Abstract

Most model-based vision systems use specialization hierarchies to represent interpretations that are hypothetical and ambiguous. Such hierarchies have the disadvantage that local interpretations possible for a single image feature cannot generally be captured in a single specialization hierarchy. This causes several problems. First, it is difficult to represent hypothetical and ambiguous interpretations along one knowledge representation dimension. Second, the number of hypotheses represented for a single image feature tends to be large. Third, in an interpretation graph competing hypotheses cannnot be represented in the domain of a single variable. As a result, a restructuring of the graph is required, whenever a hypothesis is invalidated. In this dissertation a better solution of the problems associated with specialization hierarchies is proposed. Classes of objects which have local features with similar appearance in the image are represented by discrimination graphs. Such graphs are directed and acyclic. Their leaves represent classes of elementary objects. All other nodes represent abstract (and sometimes unnatural) classes of objects, which intensionally represent the set of elementary object classes that descend from them. Rather than interpreting each image feature as an elementary object, we use the abstract class that represents the complete set of possible (elementary) objects.
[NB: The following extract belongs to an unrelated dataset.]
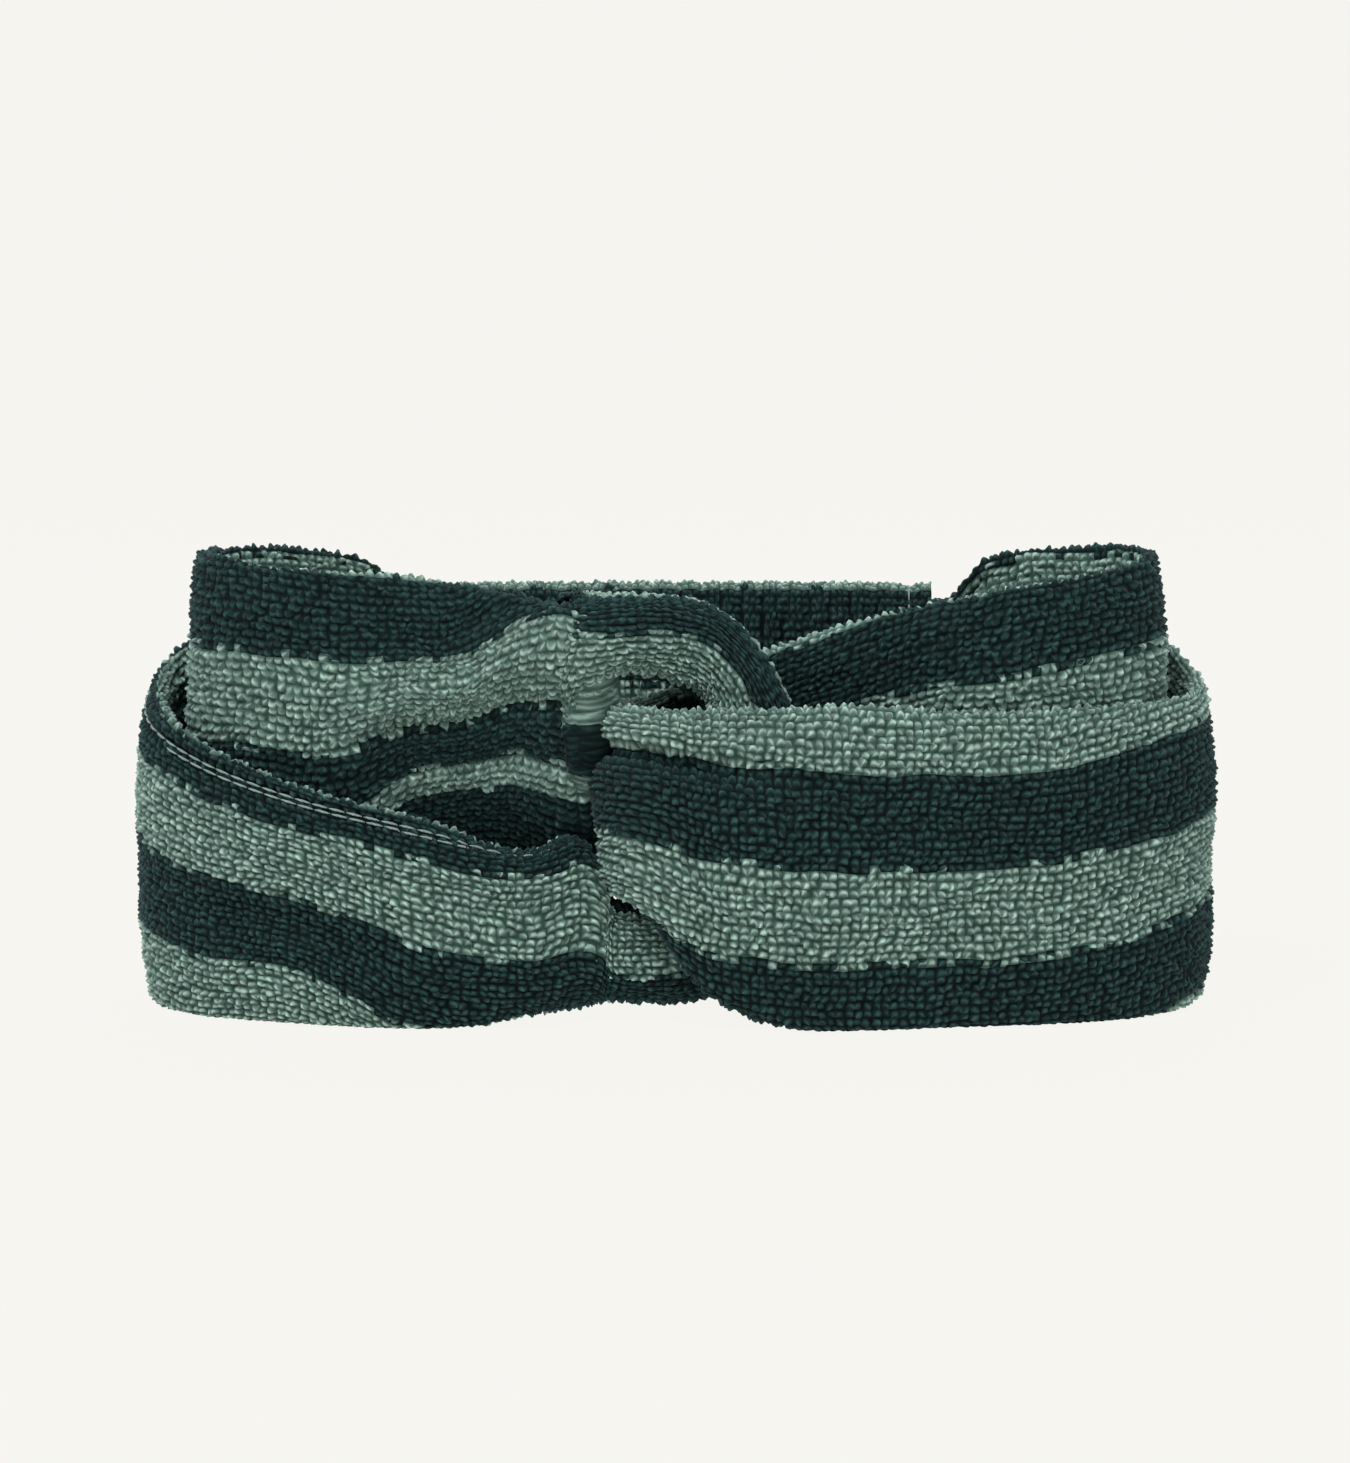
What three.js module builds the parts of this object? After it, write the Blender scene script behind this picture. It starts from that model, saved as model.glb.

Following the principle of least commitment, the interpretation of each image feature is repeatedly forced into more restrictive classes as the context for the image feature is expanded, until the image no longer provides subclassification information. This approach is called discrimination vision. Our system has been implemented as a program for interpreting sketch maps. A hierarchical arc consistency algorithm has been used to deal with the inherently hierarchical discrimination graphs. Experimental data show that, for the domain implemented, this algorithm is more efficient than standard arc consistency algorithms.